▶ **Task instructions**: Make an exact copy of the entries below.

(JSON records of objects)
--- Start ---
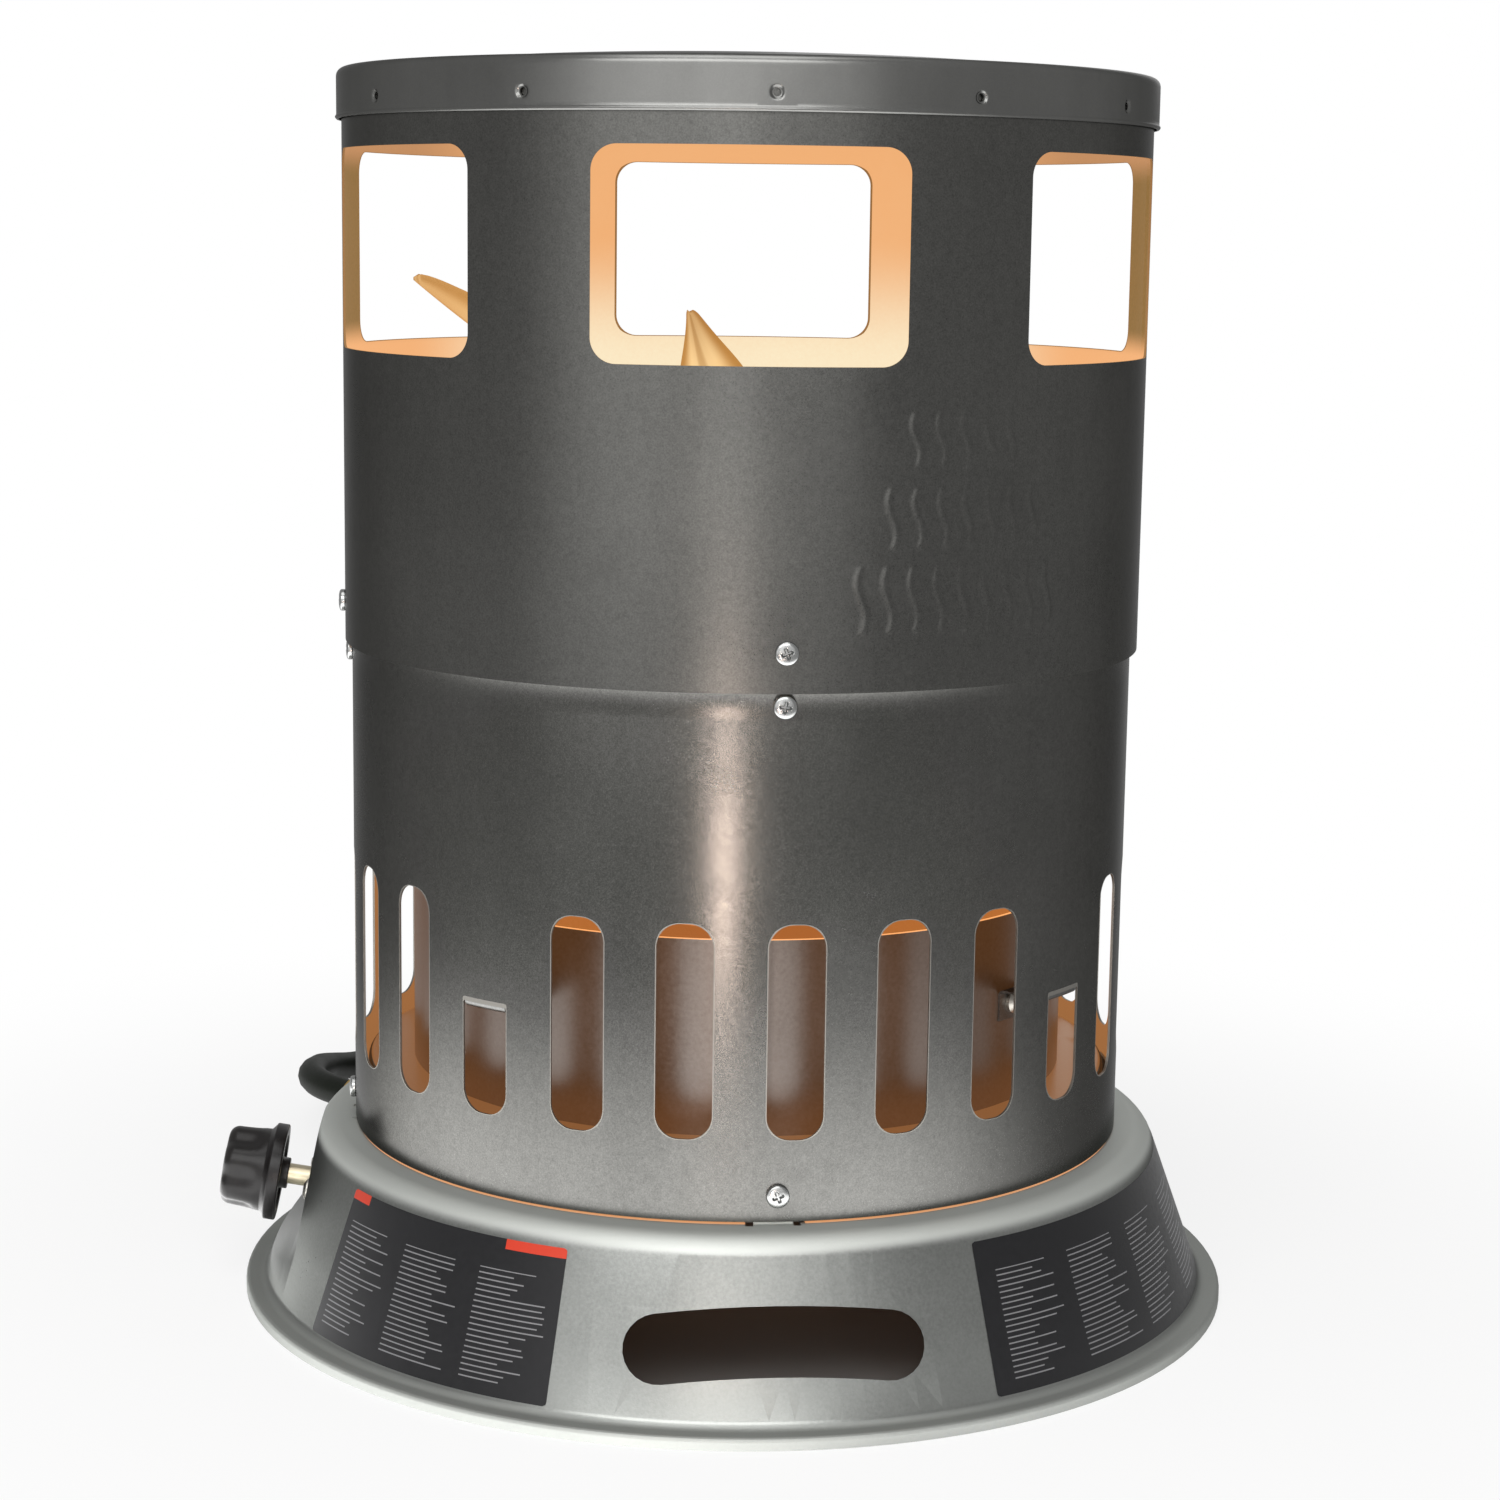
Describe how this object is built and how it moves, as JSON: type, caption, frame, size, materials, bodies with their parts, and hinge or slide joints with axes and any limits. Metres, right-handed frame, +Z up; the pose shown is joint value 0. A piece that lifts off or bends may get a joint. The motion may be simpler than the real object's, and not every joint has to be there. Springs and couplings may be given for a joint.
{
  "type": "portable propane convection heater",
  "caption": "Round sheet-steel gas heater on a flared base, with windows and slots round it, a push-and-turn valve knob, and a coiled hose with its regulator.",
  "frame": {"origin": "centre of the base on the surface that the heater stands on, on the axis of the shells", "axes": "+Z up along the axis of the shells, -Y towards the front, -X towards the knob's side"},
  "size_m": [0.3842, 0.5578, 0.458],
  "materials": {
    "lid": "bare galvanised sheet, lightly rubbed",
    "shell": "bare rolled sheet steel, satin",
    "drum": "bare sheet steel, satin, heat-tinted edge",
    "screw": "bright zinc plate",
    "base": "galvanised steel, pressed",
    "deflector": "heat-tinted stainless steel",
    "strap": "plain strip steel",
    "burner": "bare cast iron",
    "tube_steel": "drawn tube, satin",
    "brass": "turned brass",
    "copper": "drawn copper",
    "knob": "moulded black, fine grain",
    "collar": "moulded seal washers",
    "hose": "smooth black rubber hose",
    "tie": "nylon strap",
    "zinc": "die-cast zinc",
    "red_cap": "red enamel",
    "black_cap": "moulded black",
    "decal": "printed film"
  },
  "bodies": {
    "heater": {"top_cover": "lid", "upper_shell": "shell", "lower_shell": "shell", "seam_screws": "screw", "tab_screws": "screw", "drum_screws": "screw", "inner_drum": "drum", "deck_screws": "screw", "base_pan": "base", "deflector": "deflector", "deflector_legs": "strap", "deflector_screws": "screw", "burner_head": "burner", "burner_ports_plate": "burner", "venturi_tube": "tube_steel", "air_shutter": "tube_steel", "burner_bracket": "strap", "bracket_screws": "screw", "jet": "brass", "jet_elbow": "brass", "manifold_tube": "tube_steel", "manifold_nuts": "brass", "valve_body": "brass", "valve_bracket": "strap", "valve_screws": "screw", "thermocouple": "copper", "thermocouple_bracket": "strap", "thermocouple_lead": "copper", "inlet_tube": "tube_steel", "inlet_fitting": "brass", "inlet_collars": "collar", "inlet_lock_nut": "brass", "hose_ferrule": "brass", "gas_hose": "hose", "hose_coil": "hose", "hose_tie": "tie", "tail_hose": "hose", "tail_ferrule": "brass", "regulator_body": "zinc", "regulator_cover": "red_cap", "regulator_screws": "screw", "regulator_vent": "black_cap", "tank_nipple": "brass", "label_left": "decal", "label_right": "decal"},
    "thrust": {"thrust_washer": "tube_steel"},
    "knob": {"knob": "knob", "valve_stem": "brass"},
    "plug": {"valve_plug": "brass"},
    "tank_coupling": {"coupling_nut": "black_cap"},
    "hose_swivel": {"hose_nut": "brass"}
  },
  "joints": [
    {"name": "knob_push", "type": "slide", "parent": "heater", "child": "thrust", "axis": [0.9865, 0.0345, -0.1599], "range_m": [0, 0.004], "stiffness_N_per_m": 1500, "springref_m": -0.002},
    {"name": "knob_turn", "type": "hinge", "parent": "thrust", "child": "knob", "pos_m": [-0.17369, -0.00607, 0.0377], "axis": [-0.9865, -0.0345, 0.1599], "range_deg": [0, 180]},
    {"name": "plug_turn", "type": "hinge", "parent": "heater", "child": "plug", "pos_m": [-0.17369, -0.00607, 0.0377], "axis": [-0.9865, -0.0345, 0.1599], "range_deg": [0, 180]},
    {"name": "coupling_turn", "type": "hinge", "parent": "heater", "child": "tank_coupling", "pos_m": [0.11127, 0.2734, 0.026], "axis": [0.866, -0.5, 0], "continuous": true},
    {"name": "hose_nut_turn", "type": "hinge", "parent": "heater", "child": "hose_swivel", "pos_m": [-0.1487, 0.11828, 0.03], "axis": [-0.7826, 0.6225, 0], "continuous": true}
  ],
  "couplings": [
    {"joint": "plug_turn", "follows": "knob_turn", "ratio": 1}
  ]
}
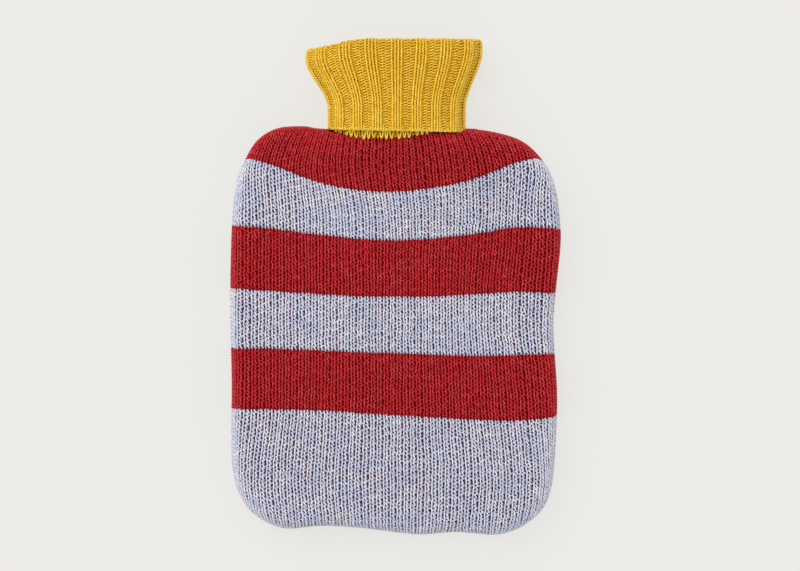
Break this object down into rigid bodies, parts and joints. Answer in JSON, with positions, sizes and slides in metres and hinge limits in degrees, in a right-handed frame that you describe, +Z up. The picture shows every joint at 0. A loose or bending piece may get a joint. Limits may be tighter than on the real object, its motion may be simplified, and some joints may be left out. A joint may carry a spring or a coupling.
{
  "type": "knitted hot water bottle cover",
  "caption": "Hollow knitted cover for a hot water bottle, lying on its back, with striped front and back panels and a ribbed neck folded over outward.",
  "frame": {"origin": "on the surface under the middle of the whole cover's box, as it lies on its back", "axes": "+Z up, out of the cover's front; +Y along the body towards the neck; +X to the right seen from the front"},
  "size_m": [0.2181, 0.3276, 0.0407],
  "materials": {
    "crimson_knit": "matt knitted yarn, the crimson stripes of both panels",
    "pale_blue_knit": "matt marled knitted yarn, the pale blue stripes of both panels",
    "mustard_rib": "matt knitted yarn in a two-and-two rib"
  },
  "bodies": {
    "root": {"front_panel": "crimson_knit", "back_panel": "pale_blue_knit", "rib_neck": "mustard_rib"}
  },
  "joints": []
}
--- End ---
▶ **Written response**:
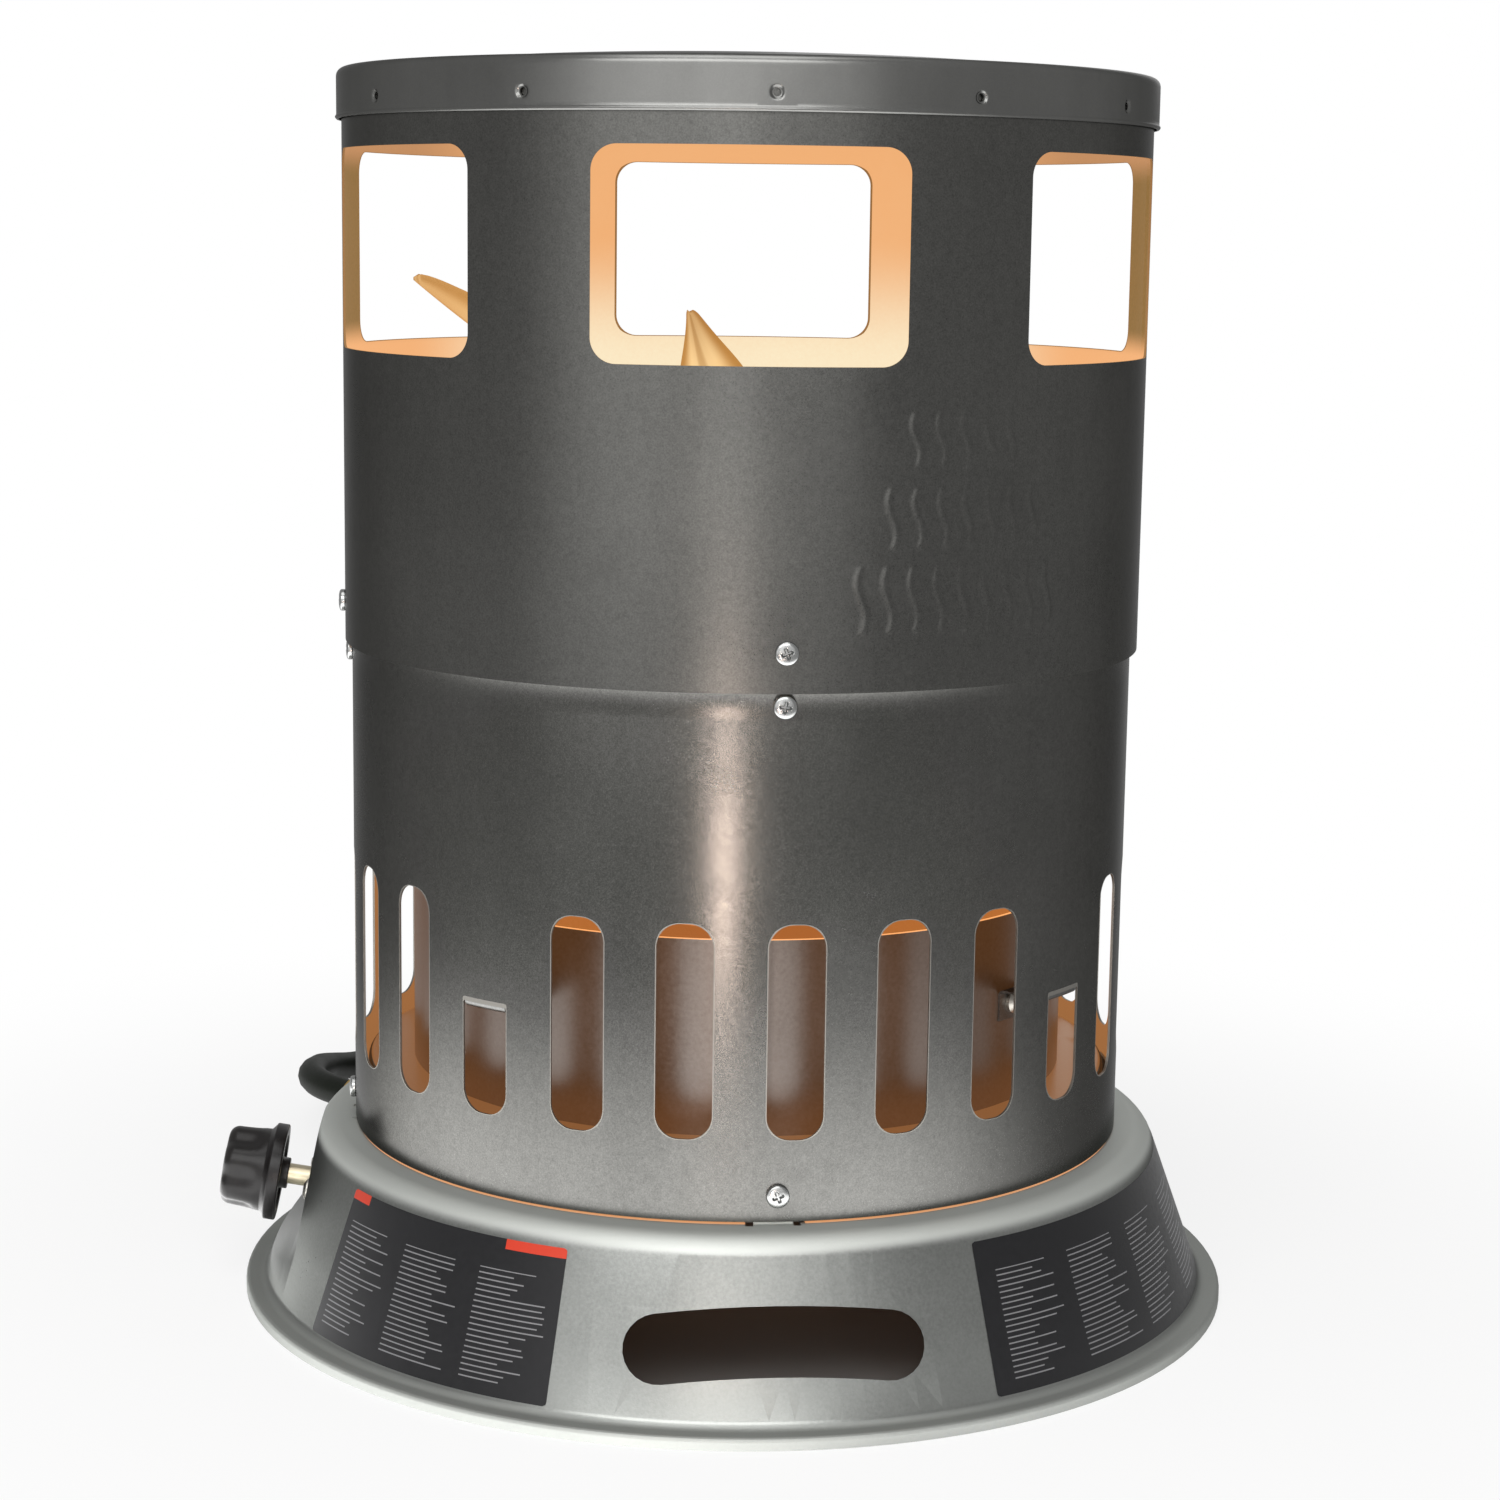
Describe how this object is built and how it moves, as JSON: type, caption, frame, size, materials, bodies with their parts, and hinge or slide joints with axes and any limits. Metres, right-handed frame, +Z up; the pose shown is joint value 0. A piece that lifts off or bends may get a joint. The motion may be simpler than the real object's, and not every joint has to be there. Springs and couplings may be given for a joint.
{
  "type": "portable propane convection heater",
  "caption": "Round sheet-steel gas heater on a flared base, with windows and slots round it, a push-and-turn valve knob, and a coiled hose with its regulator.",
  "frame": {"origin": "centre of the base on the surface that the heater stands on, on the axis of the shells", "axes": "+Z up along the axis of the shells, -Y towards the front, -X towards the knob's side"},
  "size_m": [0.3842, 0.5578, 0.458],
  "materials": {
    "lid": "bare galvanised sheet, lightly rubbed",
    "shell": "bare rolled sheet steel, satin",
    "drum": "bare sheet steel, satin, heat-tinted edge",
    "screw": "bright zinc plate",
    "base": "galvanised steel, pressed",
    "deflector": "heat-tinted stainless steel",
    "strap": "plain strip steel",
    "burner": "bare cast iron",
    "tube_steel": "drawn tube, satin",
    "brass": "turned brass",
    "copper": "drawn copper",
    "knob": "moulded black, fine grain",
    "collar": "moulded seal washers",
    "hose": "smooth black rubber hose",
    "tie": "nylon strap",
    "zinc": "die-cast zinc",
    "red_cap": "red enamel",
    "black_cap": "moulded black",
    "decal": "printed film"
  },
  "bodies": {
    "heater": {"top_cover": "lid", "upper_shell": "shell", "lower_shell": "shell", "seam_screws": "screw", "tab_screws": "screw", "drum_screws": "screw", "inner_drum": "drum", "deck_screws": "screw", "base_pan": "base", "deflector": "deflector", "deflector_legs": "strap", "deflector_screws": "screw", "burner_head": "burner", "burner_ports_plate": "burner", "venturi_tube": "tube_steel", "air_shutter": "tube_steel", "burner_bracket": "strap", "bracket_screws": "screw", "jet": "brass", "jet_elbow": "brass", "manifold_tube": "tube_steel", "manifold_nuts": "brass", "valve_body": "brass", "valve_bracket": "strap", "valve_screws": "screw", "thermocouple": "copper", "thermocouple_bracket": "strap", "thermocouple_lead": "copper", "inlet_tube": "tube_steel", "inlet_fitting": "brass", "inlet_collars": "collar", "inlet_lock_nut": "brass", "hose_ferrule": "brass", "gas_hose": "hose", "hose_coil": "hose", "hose_tie": "tie", "tail_hose": "hose", "tail_ferrule": "brass", "regulator_body": "zinc", "regulator_cover": "red_cap", "regulator_screws": "screw", "regulator_vent": "black_cap", "tank_nipple": "brass", "label_left": "decal", "label_right": "decal"},
    "thrust": {"thrust_washer": "tube_steel"},
    "knob": {"knob": "knob", "valve_stem": "brass"},
    "plug": {"valve_plug": "brass"},
    "tank_coupling": {"coupling_nut": "black_cap"},
    "hose_swivel": {"hose_nut": "brass"}
  },
  "joints": [
    {"name": "knob_push", "type": "slide", "parent": "heater", "child": "thrust", "axis": [0.9865, 0.0345, -0.1599], "range_m": [0, 0.004], "stiffness_N_per_m": 1500, "springref_m": -0.002},
    {"name": "knob_turn", "type": "hinge", "parent": "thrust", "child": "knob", "pos_m": [-0.17369, -0.00607, 0.0377], "axis": [-0.9865, -0.0345, 0.1599], "range_deg": [0, 180]},
    {"name": "plug_turn", "type": "hinge", "parent": "heater", "child": "plug", "pos_m": [-0.17369, -0.00607, 0.0377], "axis": [-0.9865, -0.0345, 0.1599], "range_deg": [0, 180]},
    {"name": "coupling_turn", "type": "hinge", "parent": "heater", "child": "tank_coupling", "pos_m": [0.11127, 0.2734, 0.026], "axis": [0.866, -0.5, 0], "continuous": true},
    {"name": "hose_nut_turn", "type": "hinge", "parent": "heater", "child": "hose_swivel", "pos_m": [-0.1487, 0.11828, 0.03], "axis": [-0.7826, 0.6225, 0], "continuous": true}
  ],
  "couplings": [
    {"joint": "plug_turn", "follows": "knob_turn", "ratio": 1}
  ]
}
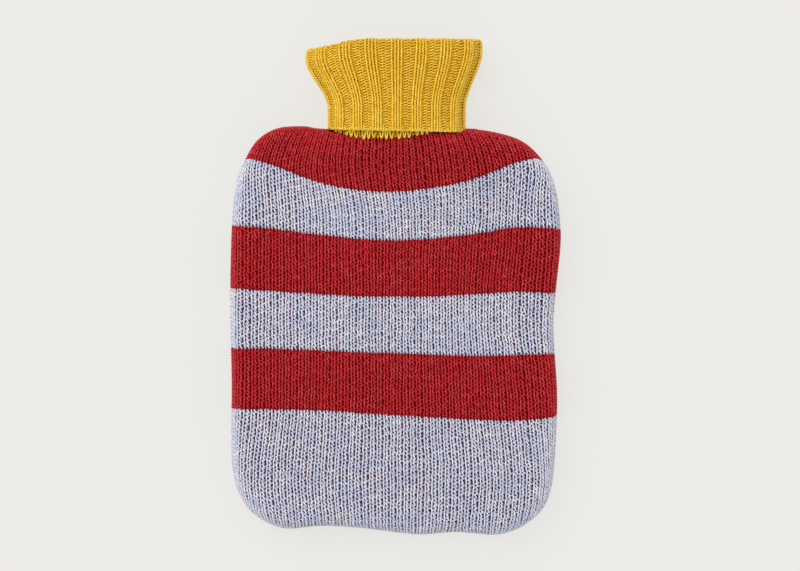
Break this object down into rigid bodies, parts and joints. Answer in JSON, with positions, sizes and slides in metres and hinge limits in degrees, in a right-handed frame that you describe, +Z up. The picture shows every joint at 0. A loose or bending piece may get a joint. Limits may be tighter than on the real object, its motion may be simplified, and some joints may be left out. A joint may carry a spring or a coupling.
{
  "type": "knitted hot water bottle cover",
  "caption": "Hollow knitted cover for a hot water bottle, lying on its back, with striped front and back panels and a ribbed neck folded over outward.",
  "frame": {"origin": "on the surface under the middle of the whole cover's box, as it lies on its back", "axes": "+Z up, out of the cover's front; +Y along the body towards the neck; +X to the right seen from the front"},
  "size_m": [0.2181, 0.3276, 0.0407],
  "materials": {
    "crimson_knit": "matt knitted yarn, the crimson stripes of both panels",
    "pale_blue_knit": "matt marled knitted yarn, the pale blue stripes of both panels",
    "mustard_rib": "matt knitted yarn in a two-and-two rib"
  },
  "bodies": {
    "root": {"front_panel": "crimson_knit", "back_panel": "pale_blue_knit", "rib_neck": "mustard_rib"}
  },
  "joints": []
}